-- begin INFORMATION SUPPLIED --

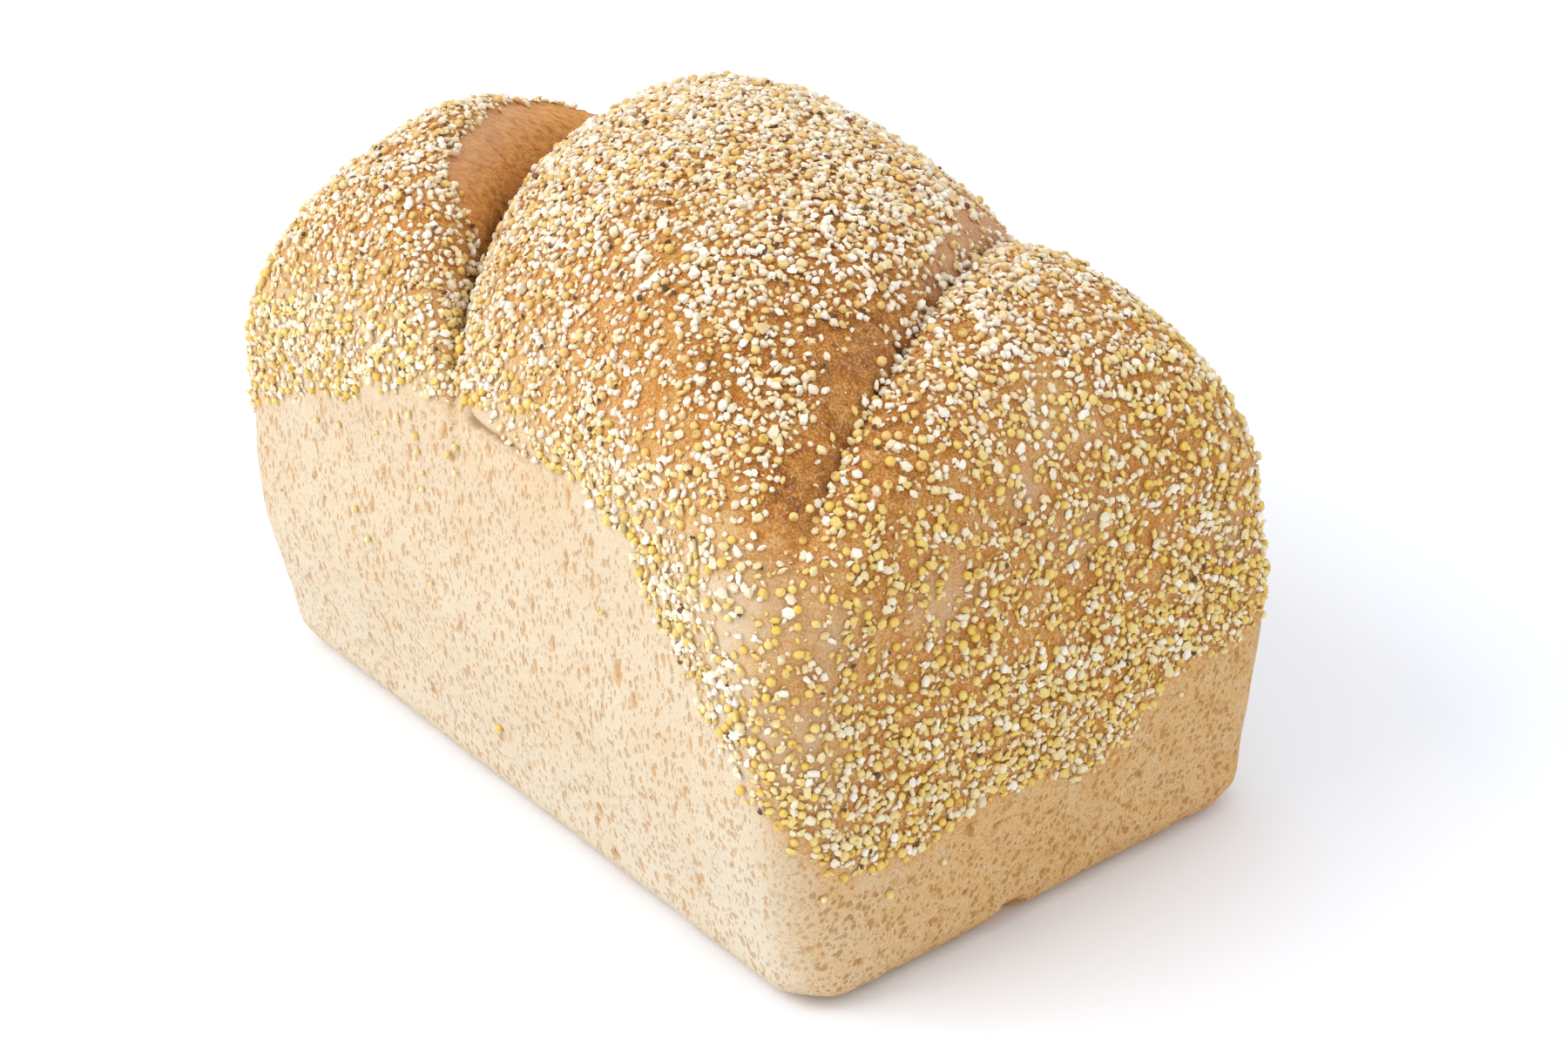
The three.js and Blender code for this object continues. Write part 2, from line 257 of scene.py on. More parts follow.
def from_side_middle(share):
    """The way in mm from the middle of the nearest long side, counter-clockwise."""
    return ((share % 0.5) - 0.25) * RIM_WAY


def tear(share):
    """1 where the dome tore away from the wall as it rose, under the middle lobe, running out to 0
    in a fine crack on one side."""
    along = from_side_middle(share)
    open_part = step(TEAR_FROM, TEAR_WIDE, along) * step(TEAR_NARROW + 8, TEAR_NARROW, along)
    crack = step(TEAR_FROM, TEAR_WIDE, along) * step(TEAR_TO + 6, TEAR_TO, along)
    return 0.7 * open_part + 0.3 * crack


def at_end(share):
    """1 on the loaf's ends and 0 on its long sides, changing round the corners."""
    side_half = RIM_HALF[0] - CORNER_RADIUS
    return step(side_half, side_half + 17, np.abs(from_side_middle(share)))

# %% [markdown]
# ## How brown the crust is
#
# The wall is cream on the long sides and tan on the ends, which took more heat. Over the coat's
# edge it is browner, most on the ends, partly as painted shade between the grains. Over the rim the
# crust turns golden brown, most on the crests and the stretched flanks. It is greyish where flour
# sticks. One function gives it for both crusts, so the colour runs over their border.

# %% Browning
# How brown the wall, the coat over it (partly painted shade between grains) and the dome are, and
# how much browner each is on the ends
WALL_TONE, COAT_TONE_AND_SHADE, DOME_TONE = 0.11, 0.16, 0.53
WALL_AT_ENDS, COAT_TONE_AND_SHADE_AT_ENDS, DOME_AT_ENDS = 0.19, 0.34, 0.02

# Places in mm and how far round them the crust is browner or paler than its height alone makes it
BROWNER_SPOTS = [
    ((74, -42, 95), 9), ((60, -38, 106), 9), ((40, -34, 115), 8), ((70, -26, 101), 7),
    ((33, 10, 120), 9), ((78, -20, 96), 8), ((50, -18, 115), 10), ((60, -14, 110), 9),
    ((70, -29, 102), 8),
]
PALER_SPOTS = [
    ((15, -48, 100), 17), ((-12, -44, 98), 12), ((92, -48, 8), 20), ((87, -45, 80), 9),
    ((45, -54, 86), 12), ((-45, -50, 98), 16), ((83, 10, 92), 9), ((60, 20, 104), 9),
]
FLOURY_SPOTS = [
    ((90, -22, 71), 6), ((90, -45, 72), 6), ((90, 9, 73), 5), ((83, -53, 78), 7),
    ((91, 45, 58), 5), ((-41, -55, 85), 10), ((76, -57, 70), 10), ((-65, -56, 80), 10),
    ((89, -52, 56), 8), ((88, -1, 84), 4), ((92, -48, 48), 5),
]


def spots(points, places):
    """The nearness to a list of spots: exp(-(distance / radius)^2), and the same half way round."""
    near = np.zeros(points.shape[:-1])
    for middle, radius in places:
        for turned in ((1, 1, 1), (-1, -1, 1)):
            distance = np.linalg.norm(points - np.multiply(middle, turned), axis=-1)
            near = np.maximum(near, np.exp(-((distance / radius) ** 2)))
    return near


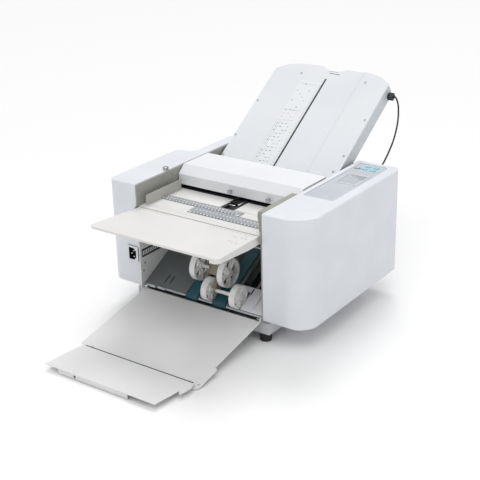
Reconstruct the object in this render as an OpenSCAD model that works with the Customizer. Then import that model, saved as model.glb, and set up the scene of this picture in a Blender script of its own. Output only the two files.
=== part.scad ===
// Desktop paper folding machine with an upper and a lower fold plate.
// X runs across the paper path, with the control panel on the +X side.
// Y runs from the feed and delivery end at the front to the upper fold plate at the rear.
// Z is up from the desk, and the model stands on z = 0.

/* [Body] */
// Clear width of the paper path between the two side frames
path_w = 330; // [324:1:340]
// Depth of the side housings, front to rear
body_d = 405; // [400:1:420]
// Height of the housing tops above the desk
body_top = 296; // [294:1:304]
// Height of the housing bottoms above the desk
body_bottom = 50; // [48:1:54]
// Width of the left housing at its front
left_w = 79; // [74:1:90]
// Width of the left housing at its slim rear part
left_rear_w = 30; // [26:1:40]
// Width of the right housing, which holds the drive and the control panel
right_w = 108; // [106:1:125]
// Wall of the plastic housings
wall = 3; // [2.4:0.2:3.6]
// Thickness of the steel side frames
frame_t = 3; // [2:0.5:4]
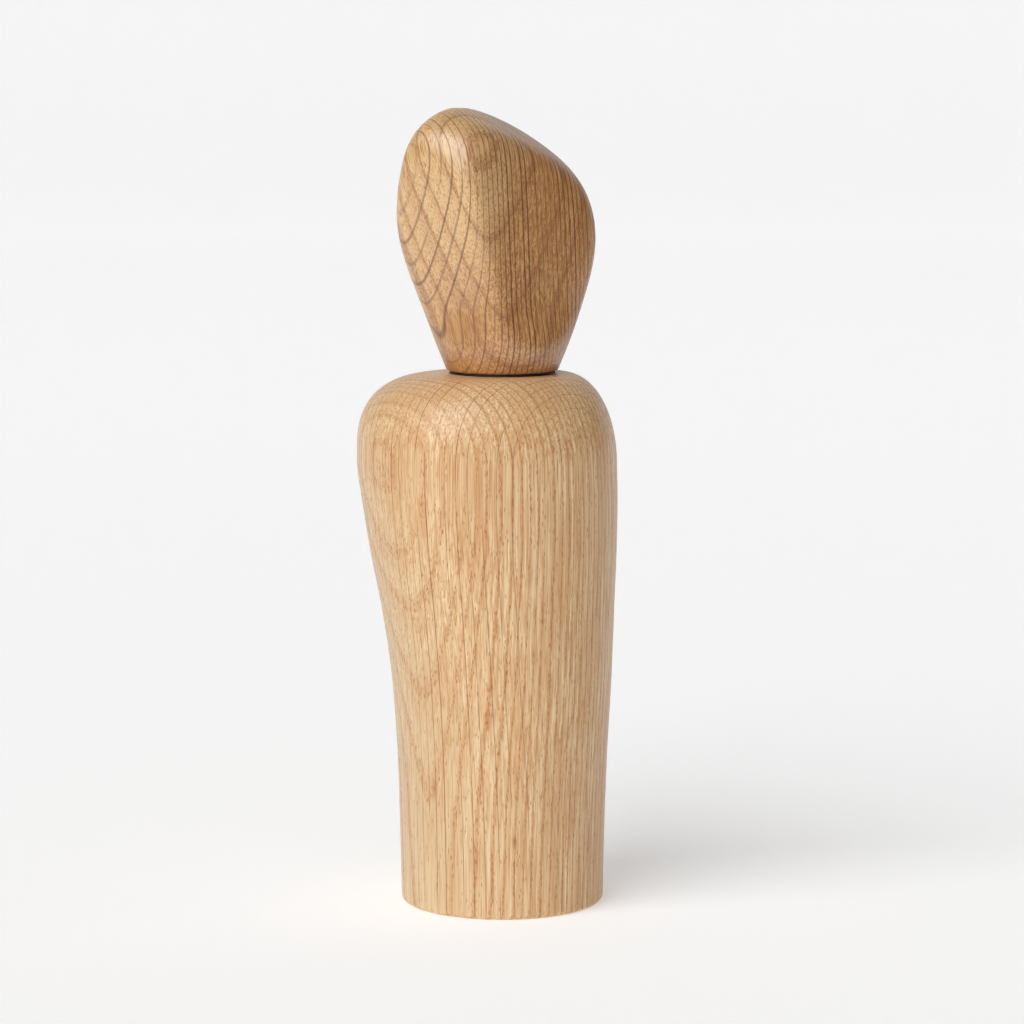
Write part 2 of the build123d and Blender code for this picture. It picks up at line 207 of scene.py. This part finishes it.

-- end INFORMATION SUPPLIED --

§ GIVEN PROBLEM: Please repeat word for word the lines above that run from the beginning through the line containing "return step(side_half, side_half", keeping both the first and that last line.

§ FULL OUTPUT:
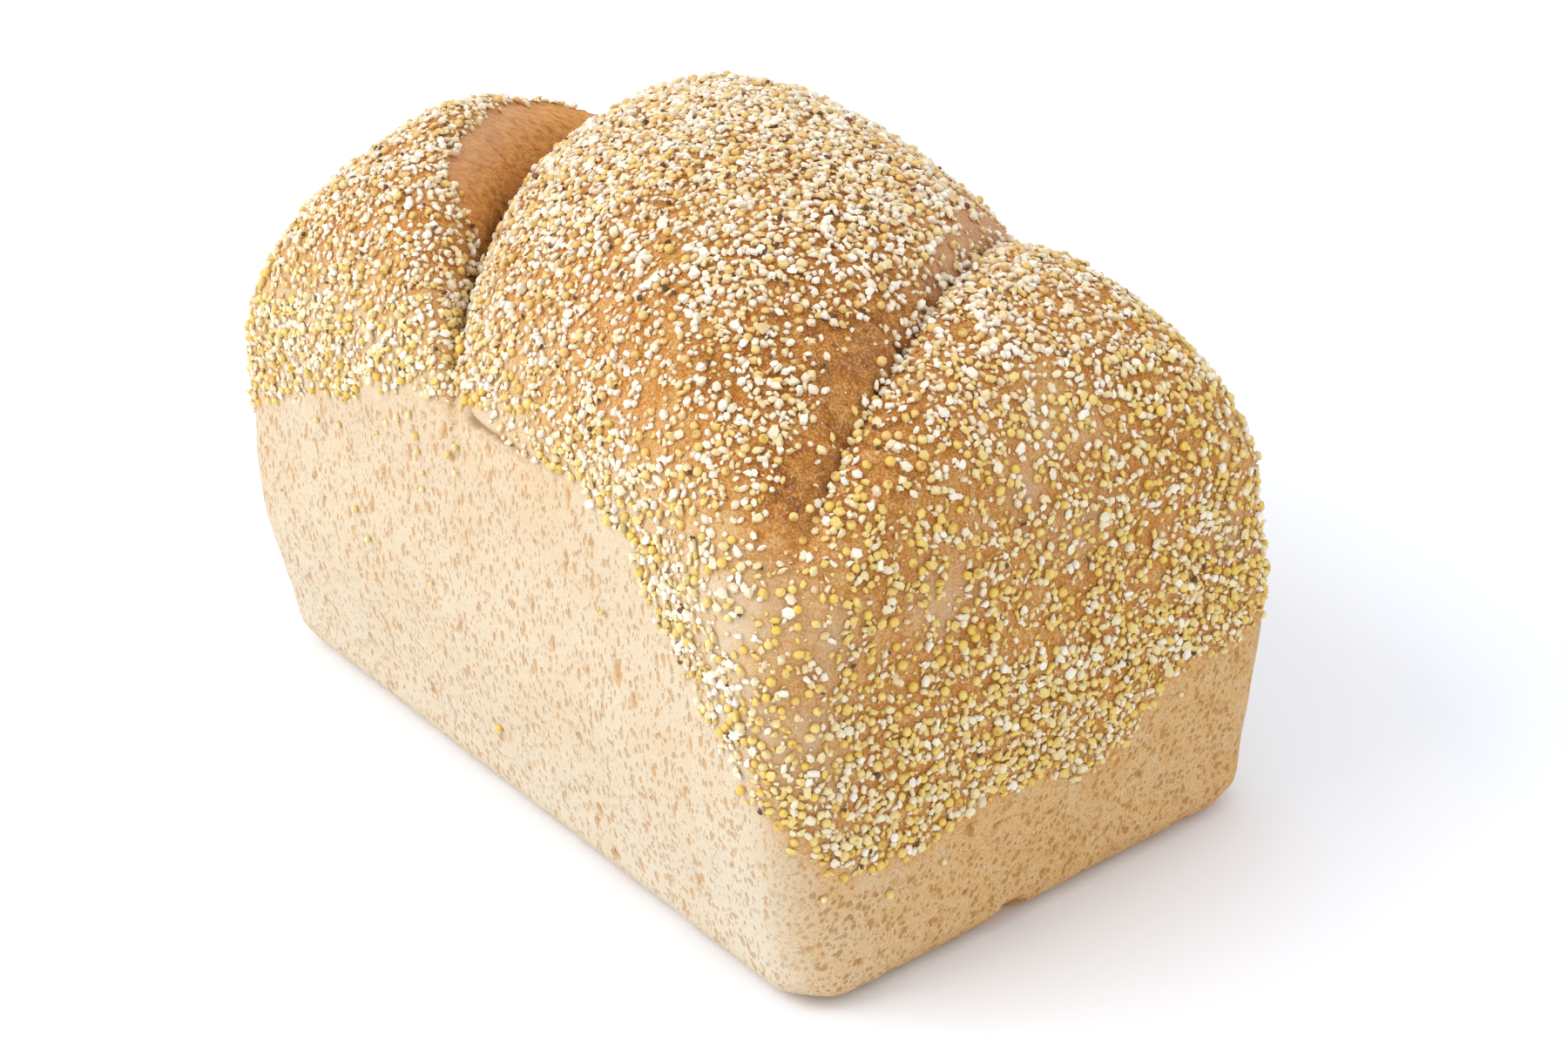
The three.js and Blender code for this object continues. Write part 2, from line 257 of scene.py on. More parts follow.
def from_side_middle(share):
    """The way in mm from the middle of the nearest long side, counter-clockwise."""
    return ((share % 0.5) - 0.25) * RIM_WAY


def tear(share):
    """1 where the dome tore away from the wall as it rose, under the middle lobe, running out to 0
    in a fine crack on one side."""
    along = from_side_middle(share)
    open_part = step(TEAR_FROM, TEAR_WIDE, along) * step(TEAR_NARROW + 8, TEAR_NARROW, along)
    crack = step(TEAR_FROM, TEAR_WIDE, along) * step(TEAR_TO + 6, TEAR_TO, along)
    return 0.7 * open_part + 0.3 * crack


def at_end(share):
    """1 on the loaf's ends and 0 on its long sides, changing round the corners."""
    side_half = RIM_HALF[0] - CORNER_RADIUS
    return step(side_half, side_half + 17, np.abs(from_side_middle(share)))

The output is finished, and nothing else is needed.